Logo o Ginástico começou a ferver de projetos.

– Será que o Graça Melo – dizia-me Henriete Morineau – gostaria de dirigir essa fantasia?

Graça Melo, mal consultado, acedeu prontamente. Nilson Pena, que estava próximo, exibira minutos antes uns desenhos seus de trajes para uma comédia molierésca. – E se você fizesse os cenários e os figurinos? – aventurou a diretora e primeira atriz de “Os Artistas Unidos”.

Nilson Pena ficou de tal maneira comovido que perdeu a voz.

“O Casaco Encantado” apaixonou a equipe do Ginástico.

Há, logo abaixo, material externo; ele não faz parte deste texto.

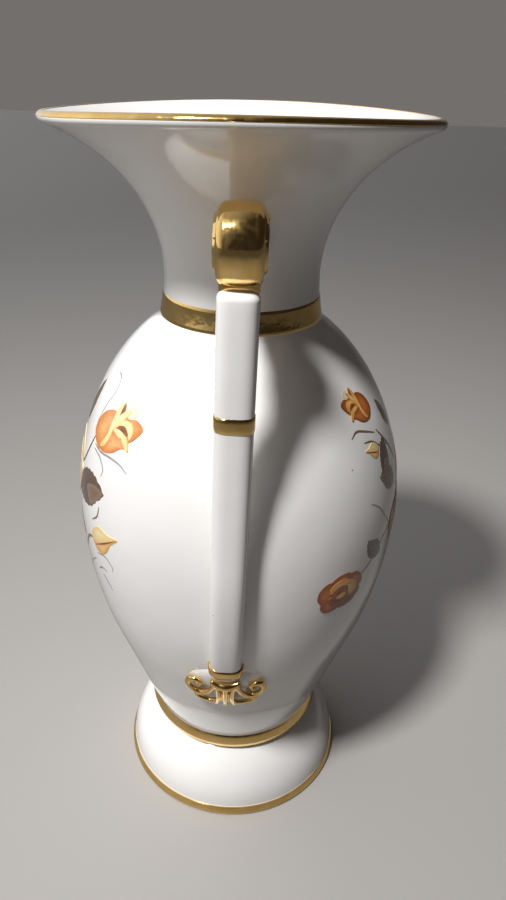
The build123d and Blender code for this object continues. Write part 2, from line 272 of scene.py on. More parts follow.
def curve_point(a, b, c, d, t):
    """The point a share t of the way from b to c on a smooth curve that also passes a and d."""
    bend = (2 * a - 5 * b + 4 * c - d) * t**2 + (3 * b - a - 3 * c + d) * t**3
    return (2 * b + (c - a) * t + bend) / 2


def smooth_path(points, steps):
    """Points along a smooth curve through the given ones, with steps to each span."""
    points = [Vector(p) for p in points]
    padded = [points[0] * 2 - points[1], *points, points[-1] * 2 - points[-2]]
    path = []
    for a, b, c, d in zip(padded, padded[1:], padded[2:], padded[3:]):
        path += [curve_point(a, b, c, d, i / steps) for i in range(steps)]
    return [*path, points[-1]]


def arc_through(start, end, sag, steps):
    """Points of a flat arc from start to end that bulges to the left of that direction by sag."""
    start, end = Vector(start), Vector(end)
    half = (end - start) / 2
    side = Vector((-half.y, half.x)).normalized()
    shares = [2 * i / steps - 1 for i in range(steps + 1)]
    return [start + half * (1 + s) + side * sag * (1 - s * s) for s in shares]


def smooth_step(value):
    value = min(max(value, 0.0), 1.0)
    return value * value * (3 - 2 * value)


def loft_faces(rings, size, closed=True):
    """Faces that join equal rings of points in order, with a cap on each end if the loft is closed."""
    faces = []
    for ring in range(rings - 1):
        for i in range(size):
            j = (i + 1) % size
            a, b = ring * size, (ring + 1) * size
            faces.append((a + i, a + j, b + j, b + i))
    if closed:
        faces.append(tuple(range(size)))
        faces.append(tuple(range((rings - 1) * size, rings * size)))
    return faces


def fired(point):
    """Where firing has moved a point of the true shape of the body."""
    radius, angle = point.xy.length, math.atan2(point.y, point.x)
    upper = max(point.z - THROAT_HEIGHT, 0) / (LIP_HEIGHT - THROAT_HEIGHT)
    shift = NECK_SHIFT * smooth_step((point.z - SHIFT_START) / (THROAT_HEIGHT - SHIFT_START)) + LIP_SHIFT * upper
    rise = smooth_step((point.z - LIP_RISE_START) / (LIP_HEIGHT - LIP_RISE_START))
    lift = (LIP_SADDLE * math.cos(2 * angle) + LIP_TILT * math.sin(angle)) * rise * min(radius / BELLY_RADIUS,
                                                                                        1)
    return point + Vector((0, -shift, lift))


def lathe(name, outline, materials, segments=288, sharp=40.0):
    """Turns a closed outline of (radius, height) points about the vase's axis."""
    points = []
    for i in range(segments):
        angle = math.tau * i / segments
        for radius, height in outline:
            points.append(fired(Vector((radius * math.cos(angle), radius * math.sin(angle), height))))
    size = len(outline)
    faces = []
    for i in range(segments):
        j = (i + 1) % segments
        for k in range(size):
            m = (k + 1) % size
            if outline[k][0] < 1e-6 and outline[m][0] < 1e-6:
                continue
            faces.append((i * size + k, j * size + k, j * size + m, i * size + m))
    return make_object(name, points, faces, materials, sharp)


# ---- the vase's outline ----
def outer_radius(height):
    """Radius of the outside of the body at a height, from the base up to the throat."""
    arc_middle = BELLY_RADIUS - LOWER_ARC
    turn_radius = arc_middle + LOWER_ARC * math.cos(CONE_ANGLE)
    turn_height = BELLY_HEIGHT - LOWER_ARC * math.sin(CONE_ANGLE)
    if height < turn_height:
        return turn_radius - (turn_height - height) * math.tan(CONE_ANGLE)
    if height < BELLY_HEIGHT:
        return arc_middle + math.sqrt(LOWER_ARC**2 - (BELLY_HEIGHT - height) ** 2)
    if height < SHOULDER_TOP:
        return BELLY_RADIUS * math.sqrt(1 - ((height - BELLY_HEIGHT) / SHOULDER_RISE) ** 2)
    corner = BELLY_RADIUS * math.sqrt(1 - ((SHOULDER_TOP - BELLY_HEIGHT) / SHOULDER_RISE) ** 2)
    drop, spread = THROAT_HEIGHT - SHOULDER_TOP, corner - THROAT_RADIUS
    arc = (spread**2 + drop**2) / (2 * spread)
    return THROAT_RADIUS + arc - math.sqrt(arc**2 - (THROAT_HEIGHT - height) ** 2)


def flare_point(angle, extra_reach=0.0, extra_rise=0.0):
    """A point of the trumpet's ellipse, grown by the wall for its inner side."""
    centre = THROAT_RADIUS + FLARE_REACH
    return Vector(
        (
            centre - (FLARE_REACH + extra_reach) * math.cos(angle),
            THROAT_HEIGHT + (FLARE_RISE + extra_rise) * math.sin(angle),
        )
    )


def lip_nose(grow, start, end, steps):
    """Points round the lip's rounded nose; the turn goes from -1 at its outer corner to 1 at its inner
    corner."""
    outer = flare_point(LIP_ANGLE)
    inner = flare_point(LIP_ANGLE, THROAT_WALL, LIP_THICKNESS)
    middle, radius = (outer + inner) / 2, LIP_THICKNESS / 2 + grow
    slope = math.atan2(FLARE_RISE * math.cos(LIP_ANGLE), FLARE_REACH * math.sin(LIP_ANGLE))
    turns = [start + (end - start) * i / steps for i in range(steps + 1)]
    return [
        middle + radius * Vector((math.cos(slope + math.pi / 2 * t), math.sin(slope + math.pi / 2 * t)))
        for t in turns
    ]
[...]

Cada ensaio é uma festa para os intérpretes. Fregolente, com seus olhos azuis de quem nunca fez mal a ninguém, informa: – “Vou ser sapo, sabe?” Henriete Morineau já enfeitou a parede de seu camarim com uma bruxa do tamanho de sua mão aberta: – será minha maior criação artística”. Dary Reis namora as roupas pesadas do rei barrigudo que vai interpretar. Graça Melo exulta: – “Serei o mais diabólico dos feiticeiros”. – “E você, Flora May?” – “Eu? Princesa, com um chapéu de cartuxo e roupa pintalgada de estrelas. O Dary Reis será o alfaiate que vira príncipe para casar comigo. Dona Maria Castro, uma Avozinha que conta histórias, aos compassos do “Relógio” que o Nilson Pena interpretará, enquanto Orlando Guy é um manequim que dá pulos e Niete Junqueira um pagem de franjinhas”.

A primeira récita do “Casaco Encantado” num gesto muito bonito de Henriete Morineau e os “Artistas Unidos” reverterá totalmente para o Teatro do Polichinelo, das crianças da União das Operárias de Jesus para todas as crianças, o qual estreará em novembro, no próprio Ginástico, sob os auspícios do “Teatro do Estudante” com a fantasia portuguesa “S. João subiu ao Trono”, sob a direção de Dona Ester Leão. O Teatro do Polichinelo tem já sua primeira peça pronta desde março. Sem um teatro para exibir-se. Com cenários e figurinos de Pernanbuco de Oliveira acabados. A música é de Yelê Bitencourt, primeiro dançarino do “Conjunto Coreográfico Brasileiro” e medalha de ouro 1947, da Associação Brasileira dos Críticos Teatrais, que manteve duramente muito tempo, sob a direção dos Srs. José Lyra e Olavo de Barros, um admirável e simpático “Teatro Infantil” nos mesmos moldes do “Teatro do Polichinelo”.